September 23, 2007|From the Associated Press

YANGON, MYANMAR — The wave of anti-government demonstrations sweeping Myanmar touched the doorstep of democracy heroine Aung San Suu Kyi, and Buddhist monks allowed to march past her home Saturday said they were greeted by the detained political leader and that she looked "fit and well."

The encounter came after police unexpectedly let more than 500 monks and other protesters through a roadblock on the street where Suu Kyi, 62, is under house arrest. Local news media said she broke into tears at one point. The road had been closed since Monday and was closed again after the monks passed.

Monks have been marching for five days in Yangon, the country's biggest city which also is known as Rangoon, and elsewhere, as a monthlong series of protests against economic conditions under the military government of Myanmar, also known as Burma, have ballooned into the biggest grass-roots challenge to its rule in two decades. About 1,000 monks marched in the city Saturday.
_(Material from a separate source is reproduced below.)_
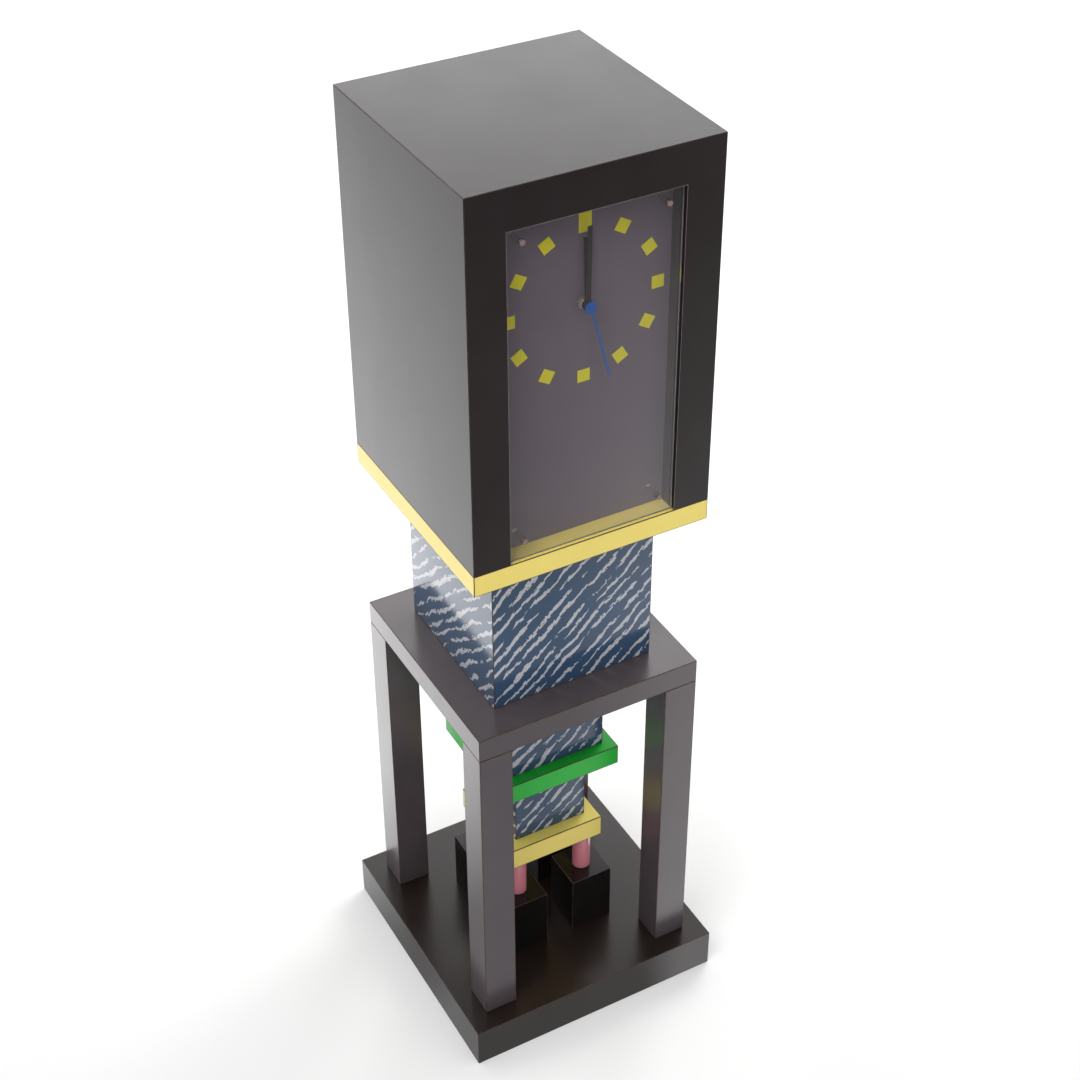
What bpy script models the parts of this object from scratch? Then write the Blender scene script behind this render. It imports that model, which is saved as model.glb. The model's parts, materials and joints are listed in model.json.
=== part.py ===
"""Laminate floor clock: a stacked pedestal with a table, and a glazed head with a battery movement.

Units are metres, +Z is up, the dial faces -Y and the object stands on Z = 0.
"""
import math

import bmesh
import bpy
from mathutils import Matrix, Vector

MM = 0.001

# clearances
FIT = 0.3 * MM            # between pieces that touch
MITRE = FIT * math.sqrt(2.0)  # the same clearance read along a face at a mitred corner

# pedestal, from the floor up
BASE_SIDE = 466 * MM
BASE_H = 75 * MM
BLOCK_SIDE = 77 * MM
BLOCK_H = 112 * MM
BLOCK_GAP = 51.5 * MM
ROD_R = 16.2 * MM
ROD_H = 80 * MM
LOWER_SLAB_SIDE = 179 * MM
LOWER_SLAB_H = 41.5 * MM
LOWER_COLUMN_SIDE = 135 * MM
LOWER_COLUMN_H = 134 * MM
GREEN_SIDE = 217 * MM
GREEN_H = 38 * MM
MID_COLUMN_SIDE = 177.5 * MM
MID_COLUMN_H = 174 * MM
TABLE_SIDE = 396 * MM
TABLE_H = 42 * MM
LEG_SIDE = 57.7 * MM
UPPER_COLUMN_SIDE = 283.5 * MM
UPPER_COLUMN_H = 284.5 * MM
UPPER_SLAB_H = 36.5 * MM
COLUMN_WALL = 18 * MM
EDGE = 0.5 * MM           # eased edge of a laminated board
ROD_EDGE = 0.8 * MM

# head
HEAD_SIDE = 400 * MM
HEAD_H = 606 * MM
WALL = 18 * MM            # side, top and mitred thickness
FRAME_T = 38 * MM         # front frame, which is also the depth of the recess
STILE = 61 * MM           # width of the frame beside the opening
TOP_RAIL = 64 * MM        # height of the frame above it
OPENING_W = HEAD_SIDE - 2 * STILE
OPENING_H = HEAD_H - TOP_RAIL
DOOR_T = 16 * MM
DOOR_GAP = 1.5 * MM

# dial and glass
DIAL_T = 6 * MM
DIAL_LAP = 20 * MM        # how far the dial reaches behind the frame
DIAL_DOWN = 160 * MM      # dial centre below the top of the opening
MARKER_RING = 119 * MM
MARKER_SIDE = 20 * MM
MARKER_UP = 0.5 * MM
MARKER_12_TALL = 46 * MM
GLASS_T = 6 * MM
GLASS_SET_BACK = 4.2 * MM
GLASS_GAP = 1.5 * MM
PIN_IN = 25.2 * MM        # pins in from the sides of the opening
PIN_UP = 31.5 * MM        # lower pins above the upper slab
PIN_DOWN = 22.5 * MM      # upper pins below the top of the opening
PIN_SHANK_R = 4.4 * MM
PIN_NECK_R = 3.0 * MM
PIN_CAP_T = 2.4 * MM

# hands, measured forward from the dial face
HOUR_HAND_UP = 7.0 * MM
MINUTE_HAND_UP = 11.2 * MM
SECOND_HAND_UP = 18.0 * MM
HAND_T = 1.2 * MM
HOUR_HAND_LEN = 105 * MM
MINUTE_HAND_LEN = 123 * MM
SECOND_HAND_LEN = 124 * MM
HAND_W = 7.2 * MM
SECOND_HAND_W = 3.0 * MM
HUB_R = 8.5 * MM
SECOND_HUB_R = 9.0 * MM
HOUR_ANGLE = -1.5         # degrees clockwise from twelve
MINUTE_ANGLE = 0.5
SECOND_ANGLE = 165.0

# movement case
CASE_UP = 30 * MM
CASE_FRONT_T = 2 * MM
CASE_WALL = 1.5 * MM
CASE_INNER = 17.5 * MM
COVER_T = 1.5 * MM
BUSH_R = 4.8 * MM
NUT_FLATS = 17 * MM
NUT_T = 4 * MM
WASHER_R = 10.5 * MM
WASHER_T = 0.8 * MM
BUSH_PROUD = 1.0 * MM     # bush beyond the nut

# arbors and tubes
SECOND_ARBOR_R = 0.8 * MM
TUBE_WALL = 0.8 * MM
ARBOR_R = 0.5 * MM
KNOB_ARBOR_R = 0.8 * MM

# gear train: teeth and modules
MODULE_MOTION = 0.7 * MM
CANNON_TEETH = 10
MINUTE_TEETH = 30
MINUTE_PINION_TEETH = 8
HOUR_TEETH = 32
TRAIN_CLEAR = 1.27 * MM   # third arbor from the hour wheel's teeth
CENTRE_TEETH = 60
THIRD_PINION_TEETH = 8
THIRD_TEETH = 64
SECOND_PINION_TEETH = 8
MODULE_SECOND = 0.35 * MM
SECOND_TEETH = 40
REDUCTION_PINION_TEETH = 8
MODULE_ROTOR = 0.3 * MM
REDUCTION_TEETH = 48
ROTOR_PINION_TEETH = 8
TOOTH_TIP = 0.9
TOOTH_ROOT = 1.25
TOOTH_BASE_SHARE = 0.56   # of the pitch, at the root
TOOTH_TIP_SHARE = 0.16    # of the pitch, at the tip

# where each wheel lies behind the inner front face of the case, and its thickness
HOUR_PLANE = 0.5 * MM
MINUTE_PLANE = 2.3 * MM
CENTRE_PLANE = 3.8 * MM
THIRD_PLANE = 5.8 * MM
BRIDGE_PLANE = 7.1 * MM
SECOND_PLANE = 8.4 * MM
REDUCTION_PLANE = 10.0 * MM
ROTOR_PLANE = 12.2 * MM
STATOR_PLANE = 13.2 * MM
MOTION_T = 1.2 * MM
WHEEL_T = 0.8 * MM
PINION_EXTRA = 0.2 * MM   # pinion wider than its wheel, on each side
ROTOR_R = 3.0 * MM
ROTOR_T = 3.2 * MM

MINUTE_ARBOR_DEG = 160.0
THIRD_ARBOR_DEG = 20.0
REDUCTION_ARBOR_DEG = 90.0
ROTOR_ARBOR_DEG = 150.0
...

The monks, who have increased pressure on the government by taking over leadership of demonstrations that had been faltering, have upped the ante by symbolically linking their cause to Nobel laureate Suu Kyi's struggle for democracy, which has led to her being detained for about 12 of the last 18 years.

It also sets up the possibility of a violent confrontation, as the government seems increasingly forced to decide whether to crack down on or compromise with the demonstrators. Monks have drawn ever greater numbers of protesters with defiant, disciplined marches.

Suu Kyi has been under detention continuously since May 2003, when a convoy carrying her on a political trip through northern Myanmar was ambushed by pro-government thugs in what may have been an assassination attempt. She is the leader of the National League for Democracy party, which won a 1990 general election but was prevented by the military from taking power.

The latest protest movement began Aug. 19 after the government raised fuel prices, but has its basis in pent-up dissatisfaction with the repressive regime. Using arrests and intimidation, the government had managed to limit demonstrations in size and impact, but they gained new life when the monks joined.

In the central city of Mandalay, 10,000 people, including at least 4,000 monks, marched Saturday in one of the largest rallies since the 1988 democracy uprising, witnesses said.